_Data provided_:
----------

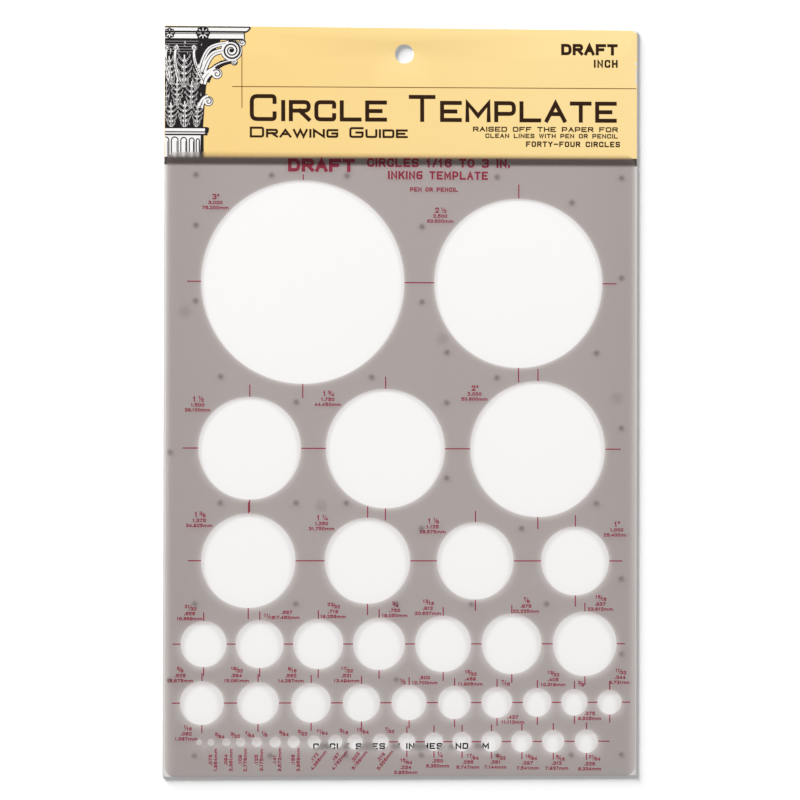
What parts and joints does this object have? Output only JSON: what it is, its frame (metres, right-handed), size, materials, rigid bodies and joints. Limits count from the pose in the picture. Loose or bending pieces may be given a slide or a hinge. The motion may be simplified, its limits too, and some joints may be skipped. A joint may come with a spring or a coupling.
{
  "type": "circle template",
  "caption": "Flat see-through drafting template with graded round holes and printed size marks, held by glue dots on a printed hanging card.",
  "frame": {"origin": "middle of the card's back face, on the surface it lies on", "axes": "+Y along the card towards its hang hole, +X to the reader's right, +Z out of the printed face"},
  "size_m": [0.1794, 0.2826, 0.003],
  "materials": {
    "paperboard": "smooth coated paperboard, printed yellow header and dark brown band",
    "tinted_plastic": "smoky grey see-through sheet, satin gloss",
    "clear_glue": "clear soft peelable glue"
  },
  "bodies": {
    "card": {"backing_card": "paperboard", "glue_dot_1": "clear_glue", "glue_dot_2": "clear_glue", "glue_dot_3": "clear_glue", "glue_dot_4": "clear_glue"},
    "template": {"template_sheet": "tinted_plastic"}
  },
  "joints": [
    {"name": "template_lift", "type": "slide", "parent": "card", "child": "template", "axis": [0, 0, 1], "range_m": [0, 0.06]}
  ]
}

----------

_What the task requires_:
Give back the whole listing, word for word.

_Finished task_:
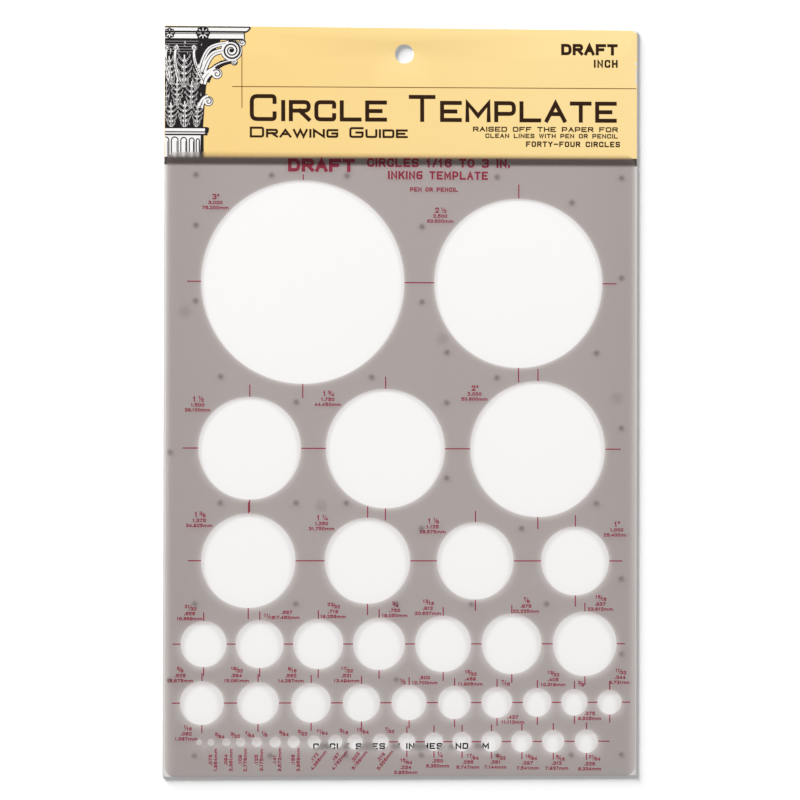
What parts and joints does this object have? Output only JSON: what it is, its frame (metres, right-handed), size, materials, rigid bodies and joints. Limits count from the pose in the picture. Loose or bending pieces may be given a slide or a hinge. The motion may be simplified, its limits too, and some joints may be skipped. A joint may come with a spring or a coupling.
{
  "type": "circle template",
  "caption": "Flat see-through drafting template with graded round holes and printed size marks, held by glue dots on a printed hanging card.",
  "frame": {"origin": "middle of the card's back face, on the surface it lies on", "axes": "+Y along the card towards its hang hole, +X to the reader's right, +Z out of the printed face"},
  "size_m": [0.1794, 0.2826, 0.003],
  "materials": {
    "paperboard": "smooth coated paperboard, printed yellow header and dark brown band",
    "tinted_plastic": "smoky grey see-through sheet, satin gloss",
    "clear_glue": "clear soft peelable glue"
  },
  "bodies": {
    "card": {"backing_card": "paperboard", "glue_dot_1": "clear_glue", "glue_dot_2": "clear_glue", "glue_dot_3": "clear_glue", "glue_dot_4": "clear_glue"},
    "template": {"template_sheet": "tinted_plastic"}
  },
  "joints": [
    {"name": "template_lift", "type": "slide", "parent": "card", "child": "template", "axis": [0, 0, 1], "range_m": [0, 0.06]}
  ]
}